Vertex AI supports training using various machine types including support for GPUs. See Machine spec reference for available options.

We already defined our pipeline to support GPU training. All we need to do is setting use_gpu flag to True. Then a pipeline will be created with a machine spec including one NVIDIA_TESLA_K80 and our model training code will use tf.distribute.MirroredStrategy.
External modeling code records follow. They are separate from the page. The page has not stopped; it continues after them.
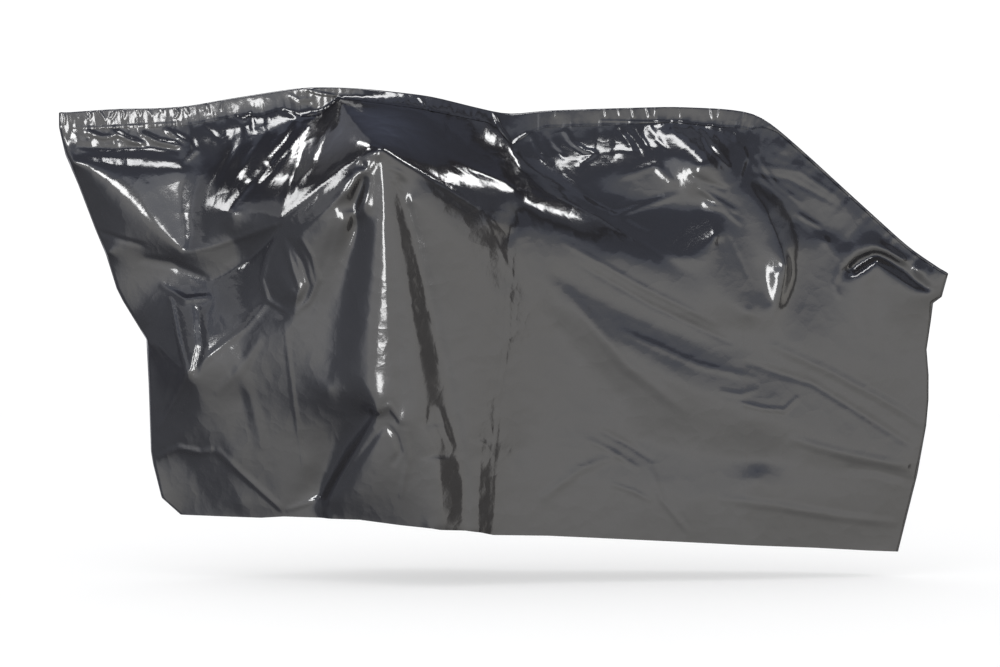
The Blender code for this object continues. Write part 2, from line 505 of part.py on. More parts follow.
def film_body(stations, front, rear):
    """The bag: an outer and an inner wall for each side, joined round the closed edge, and a
    rim along the hem."""
    vertices = []
    faces = []
    chains = {}
    start = 0
    for side, hem, folds, column in ((-1, NEAR_HEM, NEAR_FOLDS, 1), (1, FAR_HEM, FAR_FOLDS, 3)):
        points, depths, slopes, triangles, closed, rim = side_mesh(
            stations, front, rear, hem, folds, column
        )
        wall = FILM_THICKNESS * np.minimum(np.sqrt(1.0 + slopes**2), 2.5)
        inner_depths = np.maximum(depths - wall, EDGE_HALF_DEPTH - FILM_THICKNESS)
        inner_points = points.copy()
        inset = inward_of(points[:closed])
        inset[0] = (1.0, 0.0)
        inset[-1] = (-1.0, 0.0)
        inner_points[:closed] += FILM_THICKNESS * inset
        vertices += [placed(points, depths, side), placed(inner_points, inner_depths, side)]
        outer = triangles + start
        inner = triangles + start + len(points)
        if side < 0:
            faces += [tuple(face) for face in outer]
            faces += [tuple(face[::-1]) for face in inner]
        else:
            faces += [tuple(face[::-1]) for face in outer]
            faces += [tuple(face) for face in inner]
        edge = list(range(start, start + closed))
        hem_chain = [start + closed - 1, *range(start + closed, start + rim), start]
        shift = len(points)
        chains[side] = (edge, [v + shift for v in edge], hem_chain, [v + shift for v in hem_chain])
        start += 2 * len(points)
    near, far = chains[-1], chains[1]
    faces += strip_faces(near[0], far[0], closed=False)
    faces += strip_faces(far[1], near[1], closed=False)
    outer_rim = near[2] + far[2][::-1]
    inner_rim = near[3] + far[3][::-1]
    faces += strip_faces(outer_rim, inner_rim, closed=True)
    return np.concatenate(vertices), faces


def heading_strip(stations):
    """The strip as a folded U over the closed top edge, carried from station to station.
    Its wings stand a small gap off the film, and its puckers swell the middle of each wing."""
    near_welds, _, near_depths = heading_line(stations, 1)
    far_welds, _, far_depths = heading_line(stations, 3)
    inward = inward_of(stations)
    inner, outer = [], []
    for i in range(1, len(stations) - 1):
        swell = HEADING_PUCKER * (0.5 + 0.5 * np.sin(2.4 * i) * np.cos(0.7 * i))
        for chain, stand in ((inner, HEADING_GAP), (outer, HEADING_GAP + HEADING_THICKNESS)):
            top = stations[i] - stand * inward[i]
            section = []
            for side, welds, depths in ((-1, near_welds, near_depths), (1, far_welds, far_depths)):
                width = np.linalg.norm(welds[i] - stations[i])
                share = 1.0 - HEADING_LIFT / width
                low = stations[i] + share * (welds[i] - stations[i])
                low_depth = EDGE_HALF_DEPTH + share * (depths[i] - EDGE_HALF_DEPTH)
                middle = 0.5 * (stations[i] + low)
                middle_depth = 0.5 * (EDGE_HALF_DEPTH + low_depth) + swell
                wing_points = np.array([low, middle, top])
                wing_depths = np.array([low_depth, middle_depth, EDGE_HALF_DEPTH]) + stand
                wing = placed(wing_points, wing_depths, side)
                section += list(wing if side < 0 else wing[::-1])
            chain.append(section)
    count = len(inner)
    size = len(inner[0])
    vertices = np.concatenate([np.array(inner).reshape(-1, 3), np.array(outer).reshape(-1, 3)])
    shift = count * size
    faces = []
    for i in range(count - 1):
        for k in range(size - 1):
            a, b = i * size + k, i * size + k + 1
            c, d = a + size, b + size
            if k < size // 2:
                faces += [(a, b, c), (b, d, c)]
                faces += [(a + shift, c + shift, b + shift), (b + shift, c + shift, d + shift)]
            else:
                faces += [(a, b, d), (a, d, c)]
                faces += [(a + shift, d + shift, b + shift), (a + shift, c + shift, d + shift)]
        for k, turned in ((0, False), (size - 1, True)):
            a, c = i * size + k, (i + 1) * size + k
            quad = (a, c, c + shift, a + shift)
            faces.append(quad[::-1] if turned else quad)
    for i, turned in ((0, True), (count - 1, False)):
        for k in range(size - 1):
            a, b = i * size + k, i * size + k + 1
            quad = (a, b, b + shift, a + shift)
            faces.append(quad[::-1] if turned else quad)
    return vertices, faces


def film_material(name, colour, roughness):
    material = bpy.data.materials.new(name)
    material.use_nodes = True
    shader = material.node_tree.nodes["Principled BSDF"]
    shader.inputs["Base Color"].default_value = (*colour, 1.0)
    shader.inputs["Roughness"].default_value = roughness
    shader.inputs["Metallic"].default_value = 0.0
    return material


def add_object(name, vertices, faces, material):
    mesh = bpy.data.meshes.new(name)
    mesh.from_pydata(vertices.tolist(), [], faces)
    mesh.validate()
    mesh.materials.append(material)
    mesh.shade_smooth()
    mesh.set_sharp_from_angle(angle=np.radians(28.0))
    obj = bpy.data.objects.new(name, mesh)
    bpy.context.scene.collection.objects.link(obj)
    return obj


def main():
    for obj in list(bpy.data.objects):
        bpy.data.objects.remove(obj)
    stations = top_stations()
    front = spaced(FRONT_EDGE, EDGE_STEP)
    rear = spaced(REAR_EDGE, EDGE_STEP)
    body = film_material("polyethylene film", (0.048, 0.048, 0.053), 0.22)
    heading = film_material("welded polyethylene film", (0.055, 0.055, 0.058), 0.28)
    add_object("film_body", *film_body(stations, front, rear), body)
    add_object("heading_strip", *heading_strip(stations), heading)


main()
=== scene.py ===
"""Looks of a bicycle cover made of thin polyethylene film: the draped film with its creases,
the folded heading strip welded along its top, their finish, and a small studio round them.

Every table of shapes is in centimetres of the cover's own frame, and is turned to metres when
a mesh is made. A depth is how far the film stands out from the cover's middle plane.
"""

import bpy
import numpy as np
from bpy.props import FloatProperty, FloatVectorProperty, IntProperty, PointerProperty
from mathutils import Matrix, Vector


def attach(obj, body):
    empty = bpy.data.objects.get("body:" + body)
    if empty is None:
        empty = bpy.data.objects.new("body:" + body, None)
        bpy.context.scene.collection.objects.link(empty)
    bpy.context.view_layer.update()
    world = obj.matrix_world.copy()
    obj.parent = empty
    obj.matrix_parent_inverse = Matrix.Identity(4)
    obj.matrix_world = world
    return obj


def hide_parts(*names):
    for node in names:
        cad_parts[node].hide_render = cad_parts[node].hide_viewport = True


bl_info = {
    "name": "Film Bicycle Cover",
    "version": (1, 0, 0),
    "blender": (4, 5, 0),
    "location": "View3D > Sidebar > Cover",
    "description": "Draped film cover with its welded heading strip, finish and studio",
    "category": "Object",
}

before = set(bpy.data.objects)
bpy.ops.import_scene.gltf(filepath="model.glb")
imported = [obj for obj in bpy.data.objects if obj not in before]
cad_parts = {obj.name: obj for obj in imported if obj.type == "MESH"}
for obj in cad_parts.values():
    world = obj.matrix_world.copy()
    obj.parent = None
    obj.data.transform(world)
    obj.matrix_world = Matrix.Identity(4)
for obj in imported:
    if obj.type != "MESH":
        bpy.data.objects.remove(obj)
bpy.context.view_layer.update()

# Lengths here are in centimetres too, but for those of the stage, which are in metres.
CM = 0.01  # Metres in a centimetre.
UNDERSIDE = -0.14  # Height of the tables' zero in the part's own frame.
LENGTH = 210.0  # The cover's length, over which its middle plane wanders once to and fro.
TOP_INSET = 0.18  # How far the film's closed top edge lies inside the bag's outline.
EDGE_HALF_DEPTH = 0.25  # Depth of each side at the closed edges, before they join there at 0.
EDGE_RADIUS = 0.3  # Radius that rounds the film at its closed edges and at the weld.
HEM_RADIUS = 0.8  # The same at the hem.
EDGE_STEP = 2.4  # Spacing of the samples along the closed edges.
CONE_STEP = 1.5  # The same along the folds and the hem.
LEAST_GAP = 0.6  # Samples nearer than this to an earlier one are left out.
FIT_SLACK = 0.12  # How loosely each sample holds the film: at 0 it passes right through.
TOP_STEP = 0.6  # Spacing of the points along the top line.
GATHER_REACH = 3.5  # Stretch below the weld in which the gathers fade to about a third.
FACET_REACH = 6.0  # How far from the closed top the facets reach their full height.
CALM = 0.1  # How much the film is crumpled all over.
FLANK = 3.0  # Stretch beside a fold in which the facets grow to their full height.
FLANK_START = 0.2  # Where that stretch begins, as a share of it.
FOLD_FACETS = 0.25  # Share of the facets' height that is left on the folds themselves.
STRIP_END = 0.35  # How far the strip stops short of the film's two top corners.
WELD_MARGIN = 0.1  # How far the strip's wings end short of the weld's line.
LEAST_DEPTH = 0.2  # Least depth at which the strip takes the film beneath it to lie.
PUCKER_LEAN = 0.8  # Below 1, the puckers swell more towards the strip's fold than its weld.
LIP_HEIGHT = 0.06  # The lip that the welding bar leaves along the weld.
LIP_PLACE, LIP_SPREAD = 0.97, 0.05  # Its place and half width, as shares of the strip's width.
FOLD_POINTS = 5  # Points round the strip's fold, between its wings.

SENSOR_WIDTH = 36.0  # In millimetres.
CAMERA_TILT = 2.5  # How far the camera looks down, in degrees.
VIEW_CENTRE = (-0.0095, 0.0, -0.5182)
FLOOR_HALF = 6.0
FLOOR_ROUGHNESS = 0.9
EVEN_LIGHT = 1.05  # Brightness of the light on matt surfaces.
FILM_IOR = 1.52  # Refractive index of polyethylene.

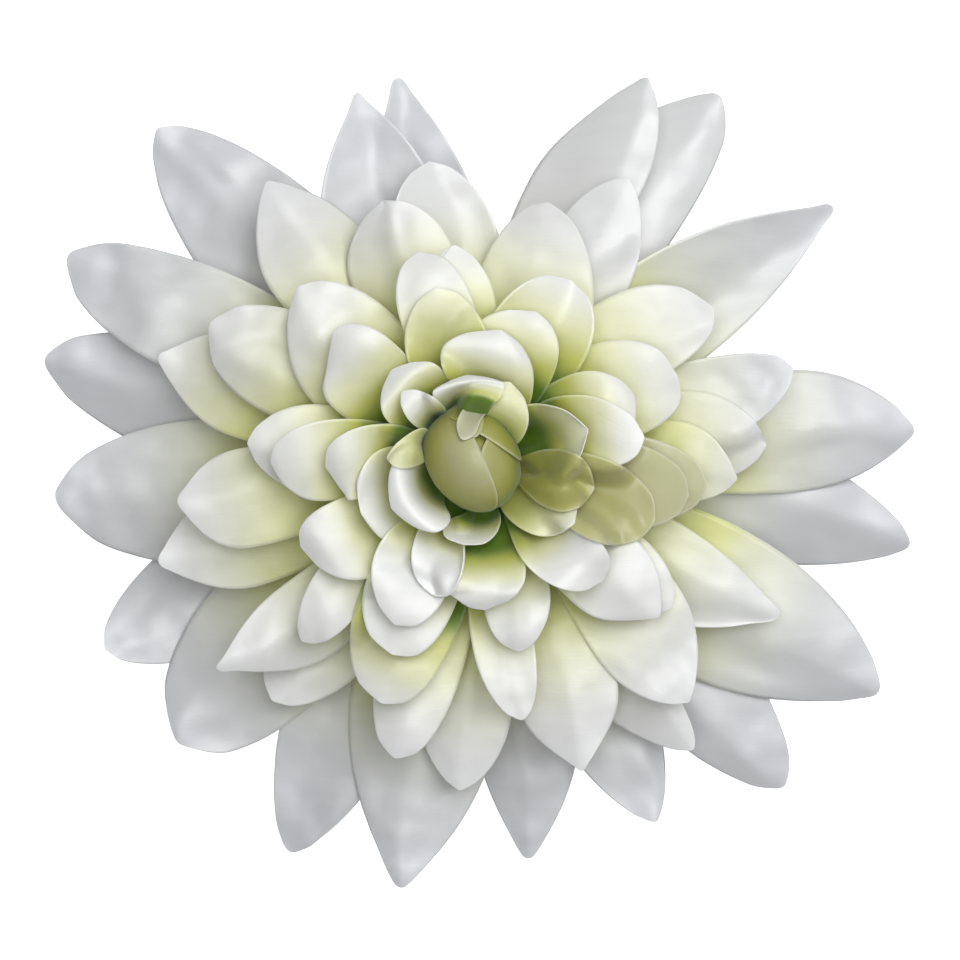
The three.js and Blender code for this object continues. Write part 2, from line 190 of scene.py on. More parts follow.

Note that use_gpu flag is not a part of the Vertex or TFX API. It is just used to control the training code in this tutorial.

runner.run(
    _create_pipeline(
        pipeline_name=PIPELINE_NAME,
        pipeline_root=PIPELINE_ROOT,
        data_root=DATA_ROOT,
        module_file=os.path.join(MODULE_ROOT, _trainer_module_file),
        serving_model_dir=SERVING_MODEL_DIR,
        project_id=GOOGLE_CLOUD_PROJECT,
        region=GOOGLE_CLOUD_REGION,
        # Updated: Use GPUs. We will use a NVIDIA_TESLA_K80 and 
        # the model code will use tf.distribute.MirroredStrategy.
        use_gpu=True))

_ = pipelines_client.create_run_from_job_spec(PIPELINE_DEFINITION_FILE)

Now you can visit the link in the output above or visit 'Vertex AI > Pipelines' in Google Cloud Console to see the progress.